When Radd’s son Jim Dew was much younger, he would spend a lot of time helping his dad with the family barbecue business. In those days, the cooking happened in giant wood stoves in the back of the store and restaurant on south U.S. Highway 701, just outside of Conway.
Now, Jim supervises his workers as they cook close to 4,000 pounds of Boston Butt pork roasts every week in huge electric cookers.
“(The meat) cooks for about 8 hours,” said Dew.
Dew said his father’s sauce recipe–basically white vinegar, mustard, Worcestershire sauce, and several “secret” family ingredients–came about almost by accident the first time Radd and his friends decided to whip up some barbecue.
“They were cooking the meat, but they hadn’t thought about a sauce,” Dew said. “So, they widdle and diddle and doodle and dawdle, and come up with one, and it’s worked well!” he said.

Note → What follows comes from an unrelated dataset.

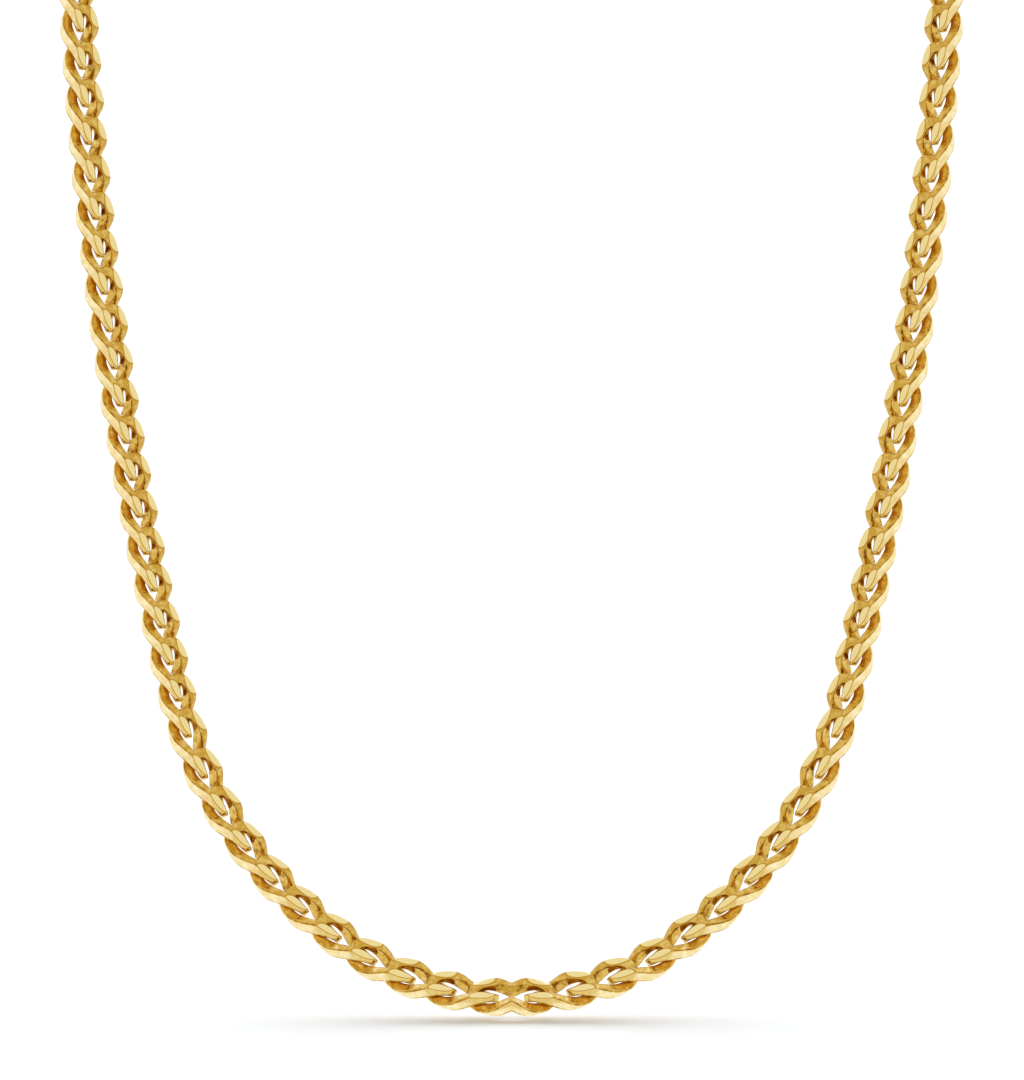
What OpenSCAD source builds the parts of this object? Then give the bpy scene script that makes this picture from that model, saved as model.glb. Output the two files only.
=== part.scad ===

The sauce goes on after the meat is cooked and chopped–and nice and hot.
“It kind of draws it in and puts that good taste in it,” Dew said.
The signature dish is joined on the Radd Dew’s buffet by a different sort of barbecue–pork with red, more tomato-based sauce, because Dew said customers wanted an alternative to the more North Carolina-style house dish.
Complement that with chicken bog, pork liver hash gravy and rice, coleslaw, and a bit of banana pudding, and customers keep the tables full every Friday and Saturday night as they have for years.
Dew said every community has a restaurant or two that its residents say has the best barbecue around.
“Every community you go into, they say, ‘we’ve got the best sauce there is in the world,'” said Dew. “Why? ‘Because we love it!’ they say,” he says and laughs his big, contagious laugh.
Among the hundreds of Google Reviews, David S’s review pretty much sums up the Rad Dew’s experience:
Wow! Totally surprised and happy we stopped this place had way more than just BBQ. Like Sunday dinner at grandmas house!
Fresh farm to table style food and plenty of options from Turkey and dressing, pork chops fried chicken, popcorn shrimp BBQ etc….with all the veggies and fixin’s one could expect to go with it. Dinner included drinks and dessert. I had a slice of the best homemade pecan pie that I have had in years.
I’m looking forward to going back as soon as I get an opportunity.
Over on Yelp, Myrtle Beach area local Brian G enjoys both the atmosphere and the food at Radd Dew’s Bar-B-Que Pit:
Where to start… this is southern country cooking in an easy informal atmosphere. Food is a buffet style served on disposable plates. Buffet features local favorites including several kinds of pulled pork and fried chicken. Food is good to excellent depending on the pick and the diner’s specific tastes. Plenty of options. The restaurant is in a converted elementary school and has a relaxed and open family ambiance.
Sure, that’s just a couple of reviews pulled from review sites, but what about the folks who train the judges for BBQ competitions around the state?
The SC Barbecue Association ranks Radd Dew’s as one of the Top 100 BBQ restaurants in SC.
The barbeque, as I say, is good and the vinegar and pepper sauce complements the barbeque well. But it is the homemade biscuits, the macaroni and cheese just like your mother and grandmother made, the lima beans, the collards, the sweet potato soufflé and all of the other sides that let you know that you are in for a treat.